Reflexión visceral sobre la corrupción de las emociones humanas ante situaciones extremas y su poder narcótico.
“La adrenalina de la batalla es una potente adicción y, a menudo letal, en tanto que la guerra es una droga”. Con esta cita del cronista y corresponsal de guerra norteamericano Chris Hedges abre el fuego Kathryn Bigelow en su última obra, En tierra hostil. Esta controvertida premisa sirvió a la realizadora y a su co-guionista Mark Boal, periodista que convivió con una unidad de desactivación de bombas en Bagdad, para articular este artefacto de relojería que puede hacer estallar más de una sensibilidad. Y desde su impecable secuencia de apertura, Bigelow declara sus intenciones: estamos ante una cinta bélica de acción trepidante e introspectiva que vibra en la mayoría de sus fotogramas.
La propuesta se articula mediante un enfebrecido montaje de planos de estilo documental y una artillería pesada de recursos visuales, con los que la realizadora sigue, durante un mes, a una brigada de soldados especializados en la detección y desactivación de explosivos en zonas de combate iraquíes. Con este planteamiento narra la incorporación al cuerpo de elite del temerario sargento William James, quien toma el relevo del cabeza de mando fallecido durante una operación. Sus métodos poco ortodoxos revelarán en él una tendencia adictiva al riesgo que pondrá en peligro la vida de sus compañeros.
El enclave y sus connotaciones geopolíticas poco le importan a Bigelow. No encontramos rastro de una crítica a la administración Bush; tampoco emite juicio de valor alguno; ni tan siquiera pretende ofrecer lecciones discursivas sobre la vida de los soldados en una guerra. Por el contrario, supone toda una reflexión visceral sobre la corrupción de las emociones humanas ante situaciones extremas y el poder narcótico que estas pueden tener.
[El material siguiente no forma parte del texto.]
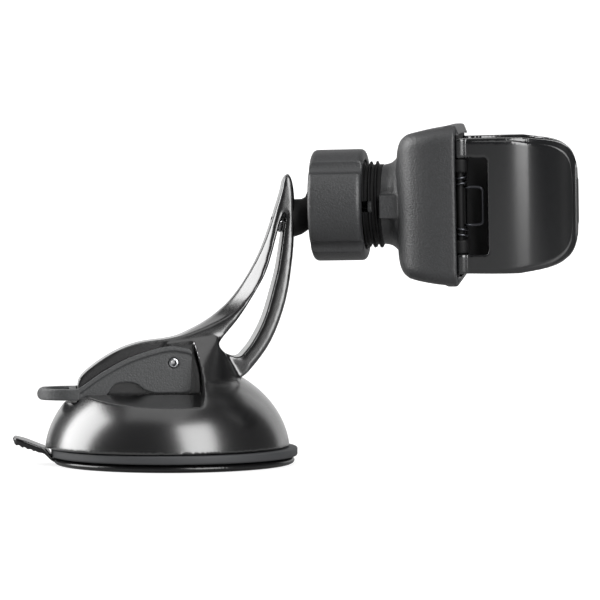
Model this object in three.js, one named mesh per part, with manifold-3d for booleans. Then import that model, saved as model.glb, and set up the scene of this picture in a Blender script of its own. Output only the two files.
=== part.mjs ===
// Car phone mount: a suction base with a cam lever, a two-legged arm, a ball joint with a
// clamp nut, and a holder whose two sprung jaws grip the phone. Millimetres, +Z up.
// Origin: centre of the suction cup's flat underside. +X points from the base to the holder.
import * as THREE from 'three';
import { mergeVertices } from 'three/addons/utils/BufferGeometryUtils.js';
import Module from 'manifold-3d';

const wasm = await Module();
wasm.setup();

// ---- driving dimensions ----
const GAP = 0.3; // air between pieces that touch or are cut by each other
const PIN_GAP = 0.12; // radial play of a pin in its hole
const THROUGH = 120; // length of a cutter that goes right through

const CUP_RADIUS = 36;
const CUP_EDGE = 2.2; // height of the cup's rim
const CUP_BOSS_RADIUS = 11.5;
const CUP_BOSS_TOP = 8.6;
const TAB_WIDTH = 12;

const PLATE_RADIUS = 36.9;
const PLATE_BOTTOM = CUP_EDGE + GAP;
const PLATE_TOP = 5.0;
const PLATE_HOLE = 13.2;

const DOME_X = -2.1; // the dome's axis lies a little behind the cup's
const DOME_RADIUS = 36.7;
const DOME_HEIGHT = 28.8;
const DOME_WAIST = 3; // height of the dome's widest section
const DOME_BOTTOM = PLATE_TOP + GAP;
const DOME_WALL = 2.6;
const DOME_ROOF = 16.2; // underside of the roof below the lever's pockets
const SPINE_HALF = 9.4; // half the width of the ridge between the lever's cheeks
const TIP_HALF = 5; // half the width of the arm's tip
const ARM_TOP = 87.2;

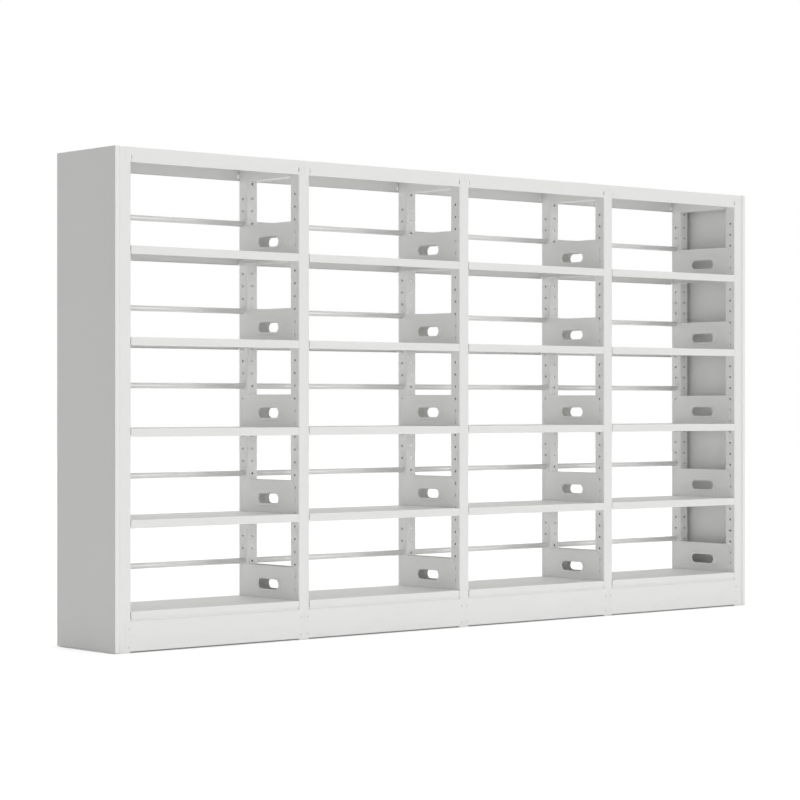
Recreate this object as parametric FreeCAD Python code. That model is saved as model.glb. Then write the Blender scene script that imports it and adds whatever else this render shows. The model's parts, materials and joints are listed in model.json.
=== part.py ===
import FreeCAD, Part
import math
import os

# Double sided library shelving in folded sheet steel: a row of bays between perforated uprights.
# Millimetres. The origin is on the floor at the middle of the footprint, +X runs along the row,
# -Y is the front, +Y is the rear and +Z is up.

# Overall sizes
bay_count = 4
bay_pitch = 900.0          # from one upright's centre line to the next
overall_depth = 420.0      # over the faces of the kick plates and top covers
overall_height = 2000.0    # to the top of the end panels

# Sheet and clearances
sheet = 1.2                # all folded sheet
bend_radius = 2.0          # outside of a folded corner
seat_gap = 0.2             # between a loose piece and what carries it
hang_gap = 0.3             # between a hung piece and the face that it hangs on
end_gap = 0.5              # at each end of a piece that fits between two others

# Uprights
post_width = 55.0
post_depth = 60.0
post_corner = 6.0
post_wall = 1.5
hole_width = 8.0
hole_height = 10.0
hole_pitch = 53.4
hole_line_inset = 29.0     # from the upright's outer face to its line of side holes
top_hole_drop = 140.0      # from the overall height to the highest hole
lowest_hole = 200.0        # no hole is lower than this
crown_hole_rise = 64.0     # from the highest hole to one more in a rear upright's inner face

# Feet
foot_height = 4.0
foot_spigot = 10.0

# Cross ties between a front and a rear upright
tie_wall = 1.5
tie_corner = 3.0
top_tie_show = 4.0         # how far the top tie reaches below the header
low_tie_bottom = 30.0
low_tie_height = 60.0

# Top covers
cover_drop = 2.0           # from the top of the end panels down to the covers
cover_flange = 60.0
cover_hem = 8.0
cover_slot_width = 5.0
cover_slot_height = 18.0
cover_slot_inset = 30.0    # from the cover's end to the slot
cover_slot_rise = 19.0     # from the flange's lower edge to the slot's middle

# Shelves
level_count = 4            # adjustable shelves in a bay, above the base shelf
base_shelf_top = 162.0
base_lip = 27.0
shelf_lip = 33.0
shelf_side_lip = 26.0
shelf_hem = 12.0

# Side boards
board_rise = 137.0         # above the shelf
board_corner = 30.0
board_flange = 18.0
board_flange_inset = 12.0
hand_hole_length = 138.0
hand_hole_height = 42.0
hand_hole_rise = 59.0      # from the shelf to the middle of the hole
ring_length = 190.0
ring_height = 68.0
ring_depth = 1.0

# Hooks that go through a side hole and drop behind its wall
hook_height = 6.0
hook_reach = 6.0           # into the upright
hook_nose = 3.5            # below the hole's lower end
hook_gap = 0.3

# Stop rods
rod_diameter = 24.5
rod_wall = 1.2
plug_flange = 2.5
plug_body = 18.0
plug_stub_reach = 8.0      # past the upright's face
plug_fit = 0.1             # between the plug and the inside of the rod
stub_gap = 0.5             # between the plug's stub and the hole

# Kick plates
kick_bottom = 5.0
kick_top = 125.0
kick_step = 6.0
kick_ledge = 15.0
kick_hem = 12.0

# Kick plate screws
screw_inset = 17.0         # from the plate's end
screw_from_bottom = 18.0
screw_from_top = 31.0
screw_diameter = 4.8
screw_length = 12.0
screw_hole_gap = 0.2
screw_head_diameter = 10.0
screw_head_height = 2.2
screw_recess_depth = 1.2
screw_recess_length = 5.0
screw_recess_width = 1.0

# End panels
panel_thickness = 20.0
panel_floor_gap = 2.0
panel_lip = 35.0
panel_hook_first = 2       # how many holes of the row lie above a panel's highest hook
panel_hook_step = 7        # every how many holes a panel has a hook

# Sizes and places worked out from the values above
face = overall_depth / 2                      # the kick plates' and covers' outer faces
post_face = face - sheet                      # the uprights' outer faces
post_back = post_face - post_depth            # the uprights' faces towards the middle
hole_line = post_face - hole_line_inset
opening = bay_pitch - post_width              # between two uprights
inner_half = opening / 2 - end_gap            # half of a piece that fits between two uprights
row_half = bay_count * bay_pitch / 2          # from the middle to the end uprights' centre lines
span_half = (bay_pitch - end_gap) / 2         # half of a piece that meets the next on a centre line
cover_top = overall_height - cover_drop
cover_bottom = cover_top - cover_flange
post_top = cover_top - sheet
top_hole = overall_height - top_hole_drop
hole_rows = int((top_hole - lowest_hole) / hole_pitch) + 1
hole_heights = [top_hole - row * hole_pitch for row in range(hole_rows)]
crown_hole = top_hole + crown_hole_rise
shelf_pitch = (cover_bottom - base_shelf_top + shelf_lip) / (level_count + 1)
shelf_tops = [base_shelf_top + level * shelf_pitch for level in range(level_count + 1)]
board_face = hang_gap + sheet                 # from the upright's side to the board's face
tray_half = opening / 2 - board_face - ring_depth - end_gap
rod_stand_off = board_face + end_gap          # from the upright's side to the rod's plug
screw_heights = [kick_bottom + screw_from_bottom, kick_top - screw_from_top]

X = FreeCAD.Vector(1, 0, 0)
Y = FreeCAD.Vector(0, 1, 0)
Z = FreeCAD.Vector(0, 0, 1)
ORIGIN = FreeCAD.Vector(0, 0, 0)
TOLERANCE = 1e-6


def block(x0, x1, y0, y1, z0, z1):
    """A rectangular block between two corners."""
    return Part.makeBox(x1 - x0, y1 - y0, z1 - z0, FreeCAD.Vector(x0, y0, z0))


def edges_along(shape, axis, keep=None):
    """The straight edges of a block that lie along an axis; keep takes an edge's middle and picks."""
    chosen = []
    for edge in shape.Edges:
        start, end = (vertex.Point for vertex in edge.Vertexes)
        middle = (start + end) * 0.5
        along = (end - start).cross(axis).Length < TOLERANCE
        if along and (keep is None or keep(middle)):
            chosen.append(edge)
    return chosen


def slot(start, along, long_size, short_size, through):
    """A round ended prism: its long side lies along one axis, and it runs from start by through."""
    radius = short_size / 2
    side = FreeCAD.Vector(through).cross(along).normalize() * radius
    reach = along * (long_size / 2 - radius)
    nose = along * (long_size / 2)
    outline = [
        Part.LineSegment(start - reach + side, start + reach + side).toShape(),
        Part.Arc(start + reach + side, start + nose, start + reach - side).toShape(),
        Part.LineSegment(start + reach - side, start - reach - side).toShape(),
        Part.Arc(start - reach - side, start - nose, start - reach + side).toShape(),
    ]
    return Part.Face(Part.Wire(outline)).extrude(through)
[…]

Un compendio de ideas sobre el hombre y las fuerzas a las que se enfrenta en situaciones límite.
Renunciando a seguir toda pauta narrativa clásica, no hay trazado argumental definido, su cadencia hilvana pedazos, en ocasiones un tanto deslabazados, del equipo protagonista que, a pesar de contar los días para que acabe su misión, siente una extraña atracción por pisar el suelo de combate y apuntar hacia el enemigo. La ex-esposa de James Cameron, contra quien medirá fuerzas en la próxima gala de los Premios de la Academia, posee un sentido energético de la acción que combina la espectacularidad de las secuencias con la distorsión de las capacidades humanas, para descubrirnos finalmente que lo que está relatando es una realidad por enfermiza que pueda parecer.
En este sentido, Bigelow va despojando progresivamente las capas de su obra para ir más allá de un simple filme bélico. Si en su primera mitad se centra en la acción sin concesiones, el resto parece querer virar hacia una dirección más humana que refleja las soledades y las bajezas de los soldados. Es en este contexto donde la realizadora logra crear un trazado psicológico del complejo protagonista (un desconocido aunque enorme Jeremy Renner, acompañado por un elenco de excelentes interpretaciones) quien encarna el ejemplo perfecto de hasta dónde la guerra puede aniquilar cualquier vestigio de humanidad, dejando la adrenalina como único sentido: su alma pertenece a la supervivencia y al desafío en suelo extranjero, su particular tierra hostil se encuentra finalmente entre las banalidades cotidianas, que implican ir al supermercado o pelar zanahorias.
Rodada con un nervio hiperbólico, The hurt locker (en su título original, término coloquial que hace referencia a un sitio o experiencia lleno de dolor) es una película en que sus pasajes electrizantes y modélicos dominan la contienda. Consigue crear una atmosfera opresiva, casi insostenible, que atrapa irremediablemente al espectador y lo traslada al epicentro de la barbarie. No sólo por describir con precisión milimétrica el proceso de desactivación de cualquier artilugio explosivo, sino también por saber transmitir ferozmente la tortuosa inquietud de oler la muerte cerca.